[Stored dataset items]
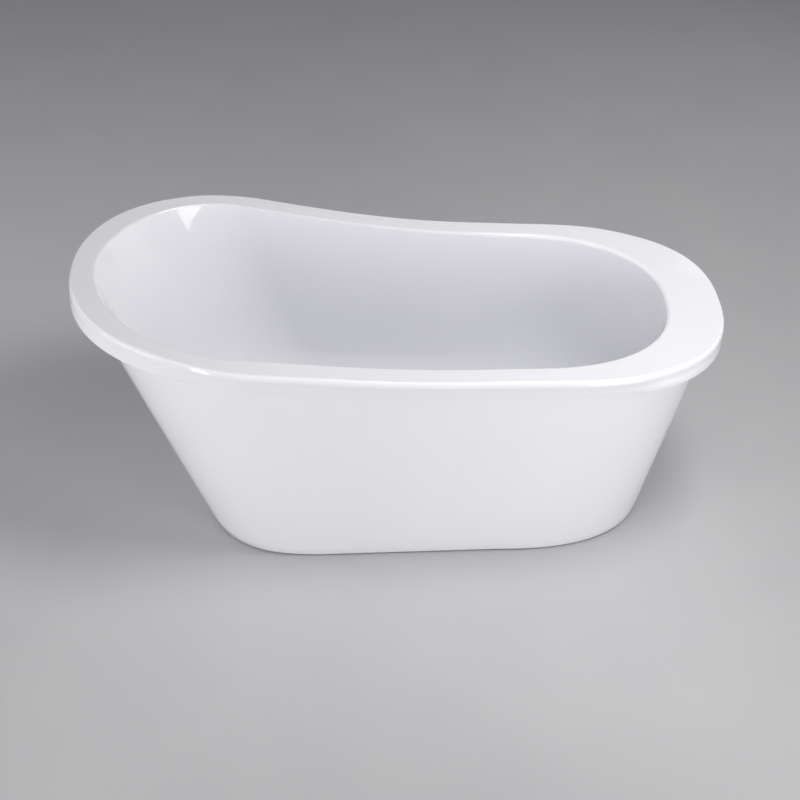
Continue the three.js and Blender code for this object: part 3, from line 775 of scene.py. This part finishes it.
plug_cap()
overflow_cover()
done = {"basin_shell", "skirt_shell", "plug_cap", "overflow_cover"}
for node in sorted(frame["nodes"]):
    if node in done:
        continue
    if node.startswith("foot_rod"):
        foot_rod(node)
    elif node.startswith("foot_pad"):
        foot_pad(node)
    elif "gasket" in node or node == "plug_seal":
        refined(node, 0.3)
    elif node.startswith(("frame_rail", "crossbar", "rim_bond_bead")):
        refined(node, 1.5, 3)
    elif node in ("baseboard", "tap_deck_board") or node.startswith("skirt_batten"):
        refined(node, 1.0)
    else:
        refined(node, 0.5)

# ---------------------------------------------------------------- floor, light and camera


def floor_and_world():
    mesh = bpy.data.meshes.new("studio_floor")
    half = 40.0
    corners = [(-half, -half, 0), (half, -half, 0), (half, half, 0), (-half, half, 0)]
    mesh.from_pydata(corners, [], [(0, 1, 2, 3)])
    m = Shade("studio_floor")
    m.colour(m.noise(3, 4), (0.3, (0.50, 0.50, 0.505)), (0.7, (0.52, 0.52, 0.523)))
    m.set(Roughness=0.7)
    mesh.materials.append(m.material)
    floor = made_object("studio_floor", mesh)
    floor.location.z = -0.0005
    world = scene.world or bpy.data.worlds.new("studio")
    scene.world = world
    world.use_nodes = True
    back = world.node_tree.nodes["Background"]
    back.inputs["Color"].default_value = (0.93, 0.95, 1.0, 1)
    back.inputs["Strength"].default_value = 0.18


def softbox(name, place, target, width, height, power, spread=180):
    """A rectangular light facing its target: metres, watts and degrees."""
    light = bpy.data.lights.new(name, "AREA")
    light.shape = "RECTANGLE"
    light.size, light.size_y = width, height
    light.energy = power
    light.spread = math.radians(spread)
    obj = bpy.data.objects.new(name, light)
    scene.collection.objects.link(obj)
    obj.location = place
    obj.rotation_euler = (Vector(target) - Vector(place)).to_track_quat("-Z", "Y").to_euler()


def camera():
    azimuth, elevation, roll = (math.radians(v) for v in (-5.197, 39.997, 3.531))
    distance, shift_across, shift_up = 4.253569, 0.0107814, -0.0491747
    aim = Vector((0, 0, 0.330))
    level = math.cos(elevation)
    back = Vector((math.sin(azimuth) * level, -math.cos(azimuth) * level, math.sin(elevation)))
    right = Vector((math.cos(azimuth), math.sin(azimuth), 0))
    up = back.cross(right)
    across = right * math.cos(roll) + up * math.sin(roll)
    upward = up * math.cos(roll) - right * math.sin(roll)
    place = aim + back * distance + across * shift_across + upward * shift_up
    data = bpy.data.cameras.new("camera")
    data.sensor_width = 36
    data.lens = 70.05654
    obj = bpy.data.objects.new("camera", data)
    scene.collection.objects.link(obj)
    turn = Matrix((across, upward, back)).transposed().to_4x4()
    obj.matrix_world = Matrix.Translation(place) @ turn
    scene.camera = obj


floor_and_world()
softbox("above_right", (1.0, -0.42, 2.8), (0.2, 0, 0.5), 1.0, 1.0, 45)
softbox("behind_right", (2.4, 2.4, 1.8), (0, 0, 0.4), 1.8, 1.5, 6)
softbox("foot_end", (3.3, 0.9, 1.4), (0.2, 0, 0.5), 2.4, 1.8, 8)
softbox("tall_left", (-1.05, -1.98, 0.95), (-0.45, -0.39, 0.95), 0.32, 1.8, 4.7, 110)
softbox("tall_right", (1.35, -1.80, 0.75), (0.5, -0.35, 0.75), 0.9, 1.4, 8, 110)
softbox("low_left", (-3.2, -1.6, 1.0), (-0.3, 0, 0.4), 2.4, 1.8, 40)
softbox("far_left", (-3.0, 0.9, 1.8), (-0.3, 0, 0.5), 2.2, 2.0, 18)
camera()
scene.view_settings.view_transform = "Standard"
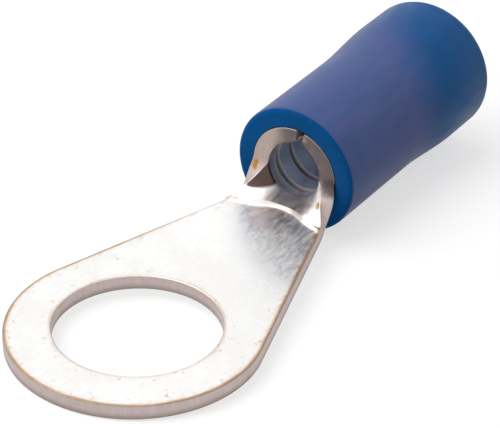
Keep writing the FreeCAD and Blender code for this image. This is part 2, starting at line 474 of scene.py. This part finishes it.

** What the exercise asks **
The records above must be output exactly, in full.

** Exercise response **
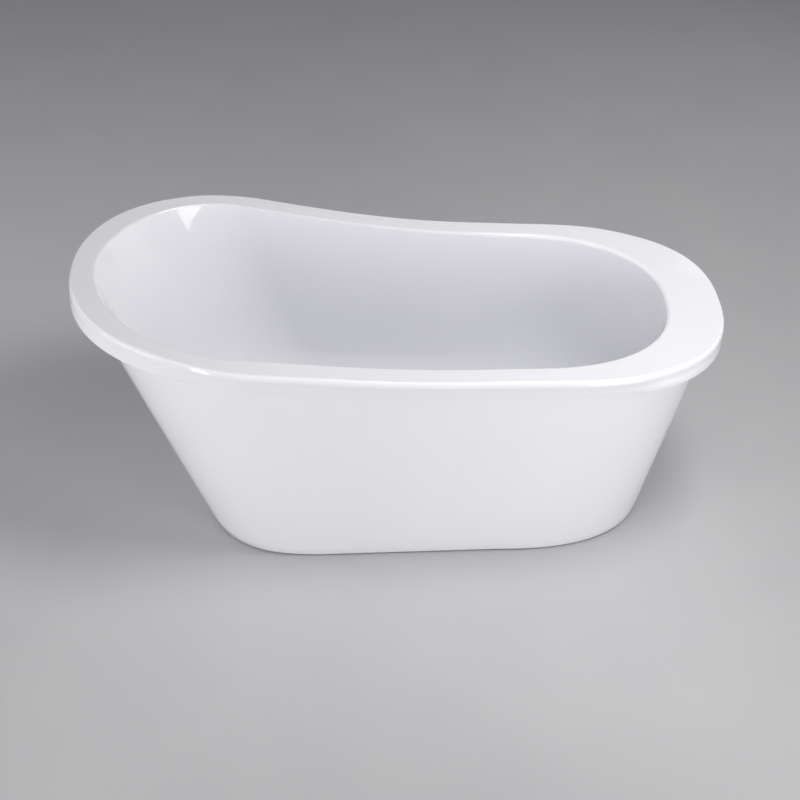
Continue the three.js and Blender code for this object: part 3, from line 775 of scene.py. This part finishes it.
plug_cap()
overflow_cover()
done = {"basin_shell", "skirt_shell", "plug_cap", "overflow_cover"}
for node in sorted(frame["nodes"]):
    if node in done:
        continue
    if node.startswith("foot_rod"):
        foot_rod(node)
    elif node.startswith("foot_pad"):
        foot_pad(node)
    elif "gasket" in node or node == "plug_seal":
        refined(node, 0.3)
    elif node.startswith(("frame_rail", "crossbar", "rim_bond_bead")):
        refined(node, 1.5, 3)
    elif node in ("baseboard", "tap_deck_board") or node.startswith("skirt_batten"):
        refined(node, 1.0)
    else:
        refined(node, 0.5)

# ---------------------------------------------------------------- floor, light and camera


def floor_and_world():
    mesh = bpy.data.meshes.new("studio_floor")
    half = 40.0
    corners = [(-half, -half, 0), (half, -half, 0), (half, half, 0), (-half, half, 0)]
    mesh.from_pydata(corners, [], [(0, 1, 2, 3)])
    m = Shade("studio_floor")
    m.colour(m.noise(3, 4), (0.3, (0.50, 0.50, 0.505)), (0.7, (0.52, 0.52, 0.523)))
    m.set(Roughness=0.7)
    mesh.materials.append(m.material)
    floor = made_object("studio_floor", mesh)
    floor.location.z = -0.0005
    world = scene.world or bpy.data.worlds.new("studio")
    scene.world = world
    world.use_nodes = True
    back = world.node_tree.nodes["Background"]
    back.inputs["Color"].default_value = (0.93, 0.95, 1.0, 1)
    back.inputs["Strength"].default_value = 0.18


def softbox(name, place, target, width, height, power, spread=180):
    """A rectangular light facing its target: metres, watts and degrees."""
    light = bpy.data.lights.new(name, "AREA")
    light.shape = "RECTANGLE"
    light.size, light.size_y = width, height
    light.energy = power
    light.spread = math.radians(spread)
    obj = bpy.data.objects.new(name, light)
    scene.collection.objects.link(obj)
    obj.location = place
    obj.rotation_euler = (Vector(target) - Vector(place)).to_track_quat("-Z", "Y").to_euler()


def camera():
    azimuth, elevation, roll = (math.radians(v) for v in (-5.197, 39.997, 3.531))
    distance, shift_across, shift_up = 4.253569, 0.0107814, -0.0491747
    aim = Vector((0, 0, 0.330))
    level = math.cos(elevation)
    back = Vector((math.sin(azimuth) * level, -math.cos(azimuth) * level, math.sin(elevation)))
    right = Vector((math.cos(azimuth), math.sin(azimuth), 0))
    up = back.cross(right)
    across = right * math.cos(roll) + up * math.sin(roll)
    upward = up * math.cos(roll) - right * math.sin(roll)
    place = aim + back * distance + across * shift_across + upward * shift_up
    data = bpy.data.cameras.new("camera")
    data.sensor_width = 36
    data.lens = 70.05654
    obj = bpy.data.objects.new("camera", data)
    scene.collection.objects.link(obj)
    turn = Matrix((across, upward, back)).transposed().to_4x4()
    obj.matrix_world = Matrix.Translation(place) @ turn
    scene.camera = obj


floor_and_world()
softbox("above_right", (1.0, -0.42, 2.8), (0.2, 0, 0.5), 1.0, 1.0, 45)
softbox("behind_right", (2.4, 2.4, 1.8), (0, 0, 0.4), 1.8, 1.5, 6)
softbox("foot_end", (3.3, 0.9, 1.4), (0.2, 0, 0.5), 2.4, 1.8, 8)
softbox("tall_left", (-1.05, -1.98, 0.95), (-0.45, -0.39, 0.95), 0.32, 1.8, 4.7, 110)
softbox("tall_right", (1.35, -1.80, 0.75), (0.5, -0.35, 0.75), 0.9, 1.4, 8, 110)
softbox("low_left", (-3.2, -1.6, 1.0), (-0.3, 0, 0.4), 2.4, 1.8, 40)
softbox("far_left", (-3.0, 0.9, 1.8), (-0.3, 0, 0.5), 2.2, 2.0, 18)
camera()
scene.view_settings.view_transform = "Standard"
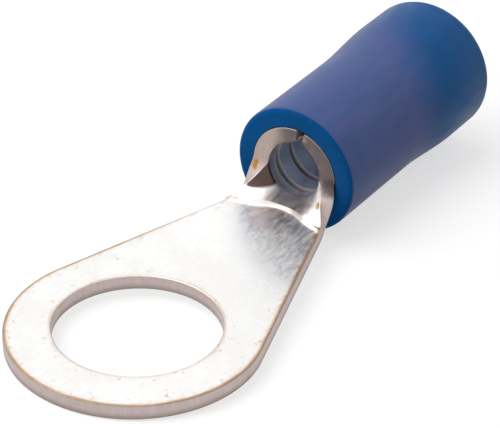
Keep writing the FreeCAD and Blender code for this image. This is part 2, starting at line 474 of scene.py. This part finishes it.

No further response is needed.